Alternative data could be useful in providing a clearer picture on small business relationships with the community of its customers/potential customers. Any online rankings on major platforms like TripAdvisor, Yelp, etc., lead to sales, making social media performance an important and relevant indicator of where the business stands with its customers.
There is another side to a conversation about the goal. The use of alternative data in creditworthiness assessment has varying relevance in edge cases — with invisible individuals and businesses, and with those with limited records.
The greatest opportunity is in creating identities for those who are deemed invisible, while for those with full record, alternative data cannot play a role any more meaningful than to simply sharpen the image in a non-deterministic way. That category can be accurate enough for institutions described using current frameworks.
Since the catch-22 of credit is that to borrow, you need a score; but to generate a score, you need to have borrowed before, alternative data (financial) could be seen as a solution to breaking this conundrum for edge cases. For those with records or limited records, traditional scoring frameworks are seen as powerful enough by financial institutions.
What is next?
Any breaks in the use of alternative data to improve the accuracy of existing frameworks or to redefine the very framework are heavily skewed towards enhancing only one function — loan origination process. Financial institutions, technology, internet companies, and startups are focused on ensuring the fastest, cheapest, most efficient and accurate decision-making process and delivery of funds to the borrower.

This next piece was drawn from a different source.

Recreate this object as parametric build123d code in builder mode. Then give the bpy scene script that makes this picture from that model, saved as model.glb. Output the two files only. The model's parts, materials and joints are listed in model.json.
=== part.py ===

Loan origination, however, is only one piece of the puzzle, with the other two, more important ones, being repayment, and repeat (up)sell.
Traditionally, industry-defining players like Experian, TransUnion, and now much-conflicted Equifax calculate the credit scores based on a person’s historical financial and repayment data. And there is a reason for it — with the abundance of available options, repayment (or default rate) is the key measurement of a successful framework. More importantly, non-harmful in the long term for the borrower repayment. Past financial behavior has always been and will remain very powerful in its accuracy of creditworthiness assessment.
Any model that is focused on leveraging alternative data to evaluate the likelihood of default becomes useless when the evaluation turns out to be incorrect. Once the hit defaults, all that will matter in the future will be that fact of default, and not the shining score build of 40,000 pieces of data.
In conversations about the use of alternative data sources, the focus has to shift towards responsible lending and sustainable recovery of funds. Consumers in the US, for example, are heavy users of credit. Consumer debt, including personal loans, real-estate-secured loans, auto loans, credit cards, and student loans, totals over $12 trillion. That is not the number lending startups should be using as a highlight to justify their existence. That number represents an opportunity for companies operating in the lending space to focus on practices ensuring sustainable and responsible recovery of funds.
For ~4.5 billion people globally — a majority of them from low and middle income emerging countries — with no credit or repayment data available, alternative frameworks may become a way into the formal financial system. But those frameworks will need to continuously evolve to take into account the most important stage — repayment history.